Interestingly, this made for a period early in the cold war in which abstract art was officially promoted by the U.S. as being the art of democracy, freedom, etc., particularly in Germany in the immediate post-WWII years leading up to the division between the FRG and the GDR.
posted by scody at 5:01 PM on July 19, 2011 [3 favorites]


It's not just "Let's go over to Rudolph and Jurgen's BBQ next door!" it was "Let's go see the degenerates next door and make sure they know their place." It was an invitation to join their group of bully boys. They set the agenda, and the agenda always included preconcieved notions.

So it's more like a Metafilter art thread.
posted by shakespeherian at 5:02 PM on July 19, 2011 [1 favorite]


shakesperherian, are you saying you're feeling bullied here? I apologize if that's the case. I'm just trying to engage your questions in good faith, on a subject I find incredibly interesting and that I've happened to work on professionally (I work at LACMA, often with the same curator who mounted the Degenerate Art show in '91). I'll bow out now.
posted by scody at 5:09 PM on July 19, 2011


No, I'm not feeling bullied here, and in fact your first response to me seems to back up my thought process to some degree, so I mostly find it amusing that a few people seem to be under the impression that I don't get it at all. Mostly I'm jabbing right now at the way that most 'Hey look at this neat contemporary artist!' threads go, which is in the 'That's not art, it's stupid and ugly' direction.
posted by shakespeherian at 5:12 PM on July 19, 2011 [1 favorite]

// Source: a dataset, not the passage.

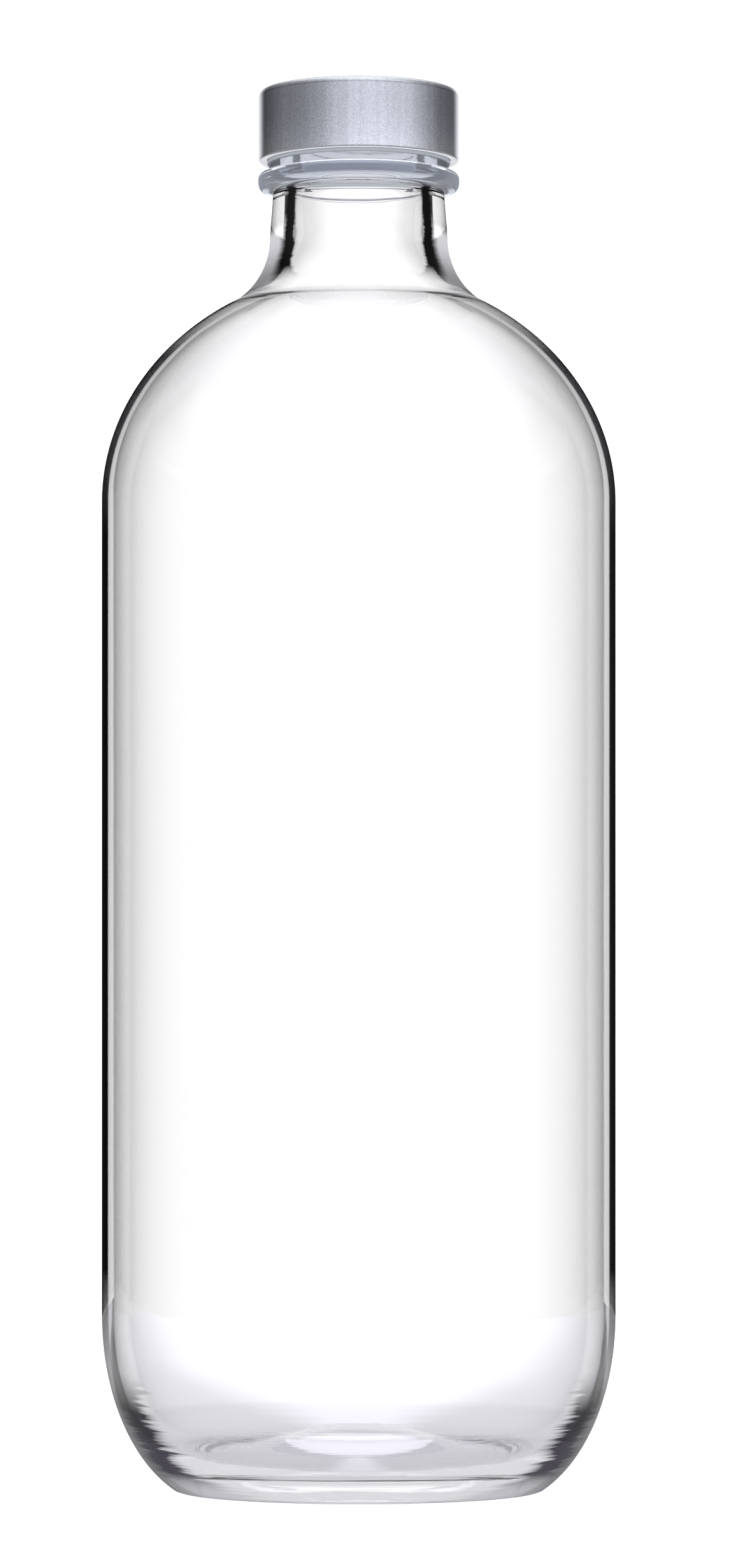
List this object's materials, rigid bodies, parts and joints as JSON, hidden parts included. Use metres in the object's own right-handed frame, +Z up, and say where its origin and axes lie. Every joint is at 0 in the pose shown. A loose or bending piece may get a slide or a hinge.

Sorry, shakesperian. I kinda forgot I was on Metafilter, and totally missed the wryness in your posts.
posted by julen at 5:42 PM on July 19, 2011


A general rule of thumb" totalitarian nations detest individualism, ie, jazz etc and adore massed movements, ie, a zillion Chinese parading, performing as a huge group. In the massed thing, you merge with the entire group--the big nazi rallies, whereas in "dispised" art, the uniqueness of the individual is what is attractive.
posted by Postroad at 5:47 PM on July 19, 2011 [3 favorites]


To be fair, Adorno (no fan of fascism, *cough*) was highly critical of jazz, too, Postroad. Though what he likely meant by jazz is probably closer to bebop or even something resembling pop music, etc.

Sorry, it is Pavlovian: I see the words jazz and fascism and my mind instantly leaps to Adorno. Stupid hair-trigger mind.
posted by joe lisboa at 6:16 PM on July 19, 2011


Thanks for the reply, scody. Really interesting stuff.
posted by roll truck roll at 9:39 PM on July 19, 2011


Video: "Failed artists were characteristic of the leadership of the third Reich."

The web still has its apologists: Wilhelm Furtwängler and Music in the Third Reich
Hitler's reputation as a bitter, second rate "failed artist" is undeserved.

When I was six years old, I was left alone looking through some books owned by a relative. One of them was a collection of news photos from WW2. One of the images in that book frightened me so badly I had terrible dreams, woke up sweaty and terrified for a few days.

The photo, from a prison camp, has remained burned in my brain. It documented a truly degenerate art. To this day when I hear those claims about "improving the world", that bitter image arises in my mind.

It's terrible, what fear can force us to accept, to turn our eyes away from. I like to think that when they suppressed that art, their doom became inevitable. Because doing so revealed their fear of its power.
posted by Twang at 1:01 AM on July 20, 2011


But that's a specific aesthetic and critical point of view that's highly unlikely to have been available to the vast majority of the audience seeing the show in Germany in 1937

Indeed, I'm not sure this view would even exist, in large part, were it not for the Holocaust putting paid to the social currency of fascism itself.

Showing a bunch of people some art that is considered pretty damn good

In modern terms, yes, and in a free society, yes, but keep in mind the critical reception of new art movements in their own time: often quite negative. Impressionism is now in many ways the quintessential highbrow "living room art", but the critical disdain from establishment voices was severe. Even the name "impressionism" comes from a dismissive aside in a negative review^.

I had the opportunity to see major art museums on family vacations year after year, and never realized how inaccessible modern art could be until we went to one with my cousin, who grew up in a more limited environment and went to a Christian school. She was utterly baffled by a wood sculpture that to her looked like little more than a marble set.
posted by dhartung at 1:10 AM on July 20, 2011


The inverse, of course, is the CIA's support of abstract expressionism, as propaganda.

(The idea being to sponsor avant garde art to show how free expression was in the west, but it had to act in secret because the general public thought the art was... well... degenerate.)
posted by Grangousier at 1:29 AM on July 20, 2011 [1 favorite]


Many "avant-garde" artists between the wars were Jewish as emphasized in this recent article about a recent exhibition at the Jewish Historical Museum, Amsterdam.
Here are three short videos about Degenerate Art. It is worth checking wiki as well, if only for a list of artists at the 1937 Munich show.
Degenerate Art was also a travelling show through Germany. Jimmy Ernst in his autobiography A Not so Still Life writes about seeing the exhibits in Hamburg and recognizing works by many painters he had known since his childhood and including " to my secret delight Max Ernst. His painting hung in a special section entitled Insults to German Womenhood"
La Belle Jardiniere had a prominent place between Ernst Kirschner and Otto Dix, and was not seen again.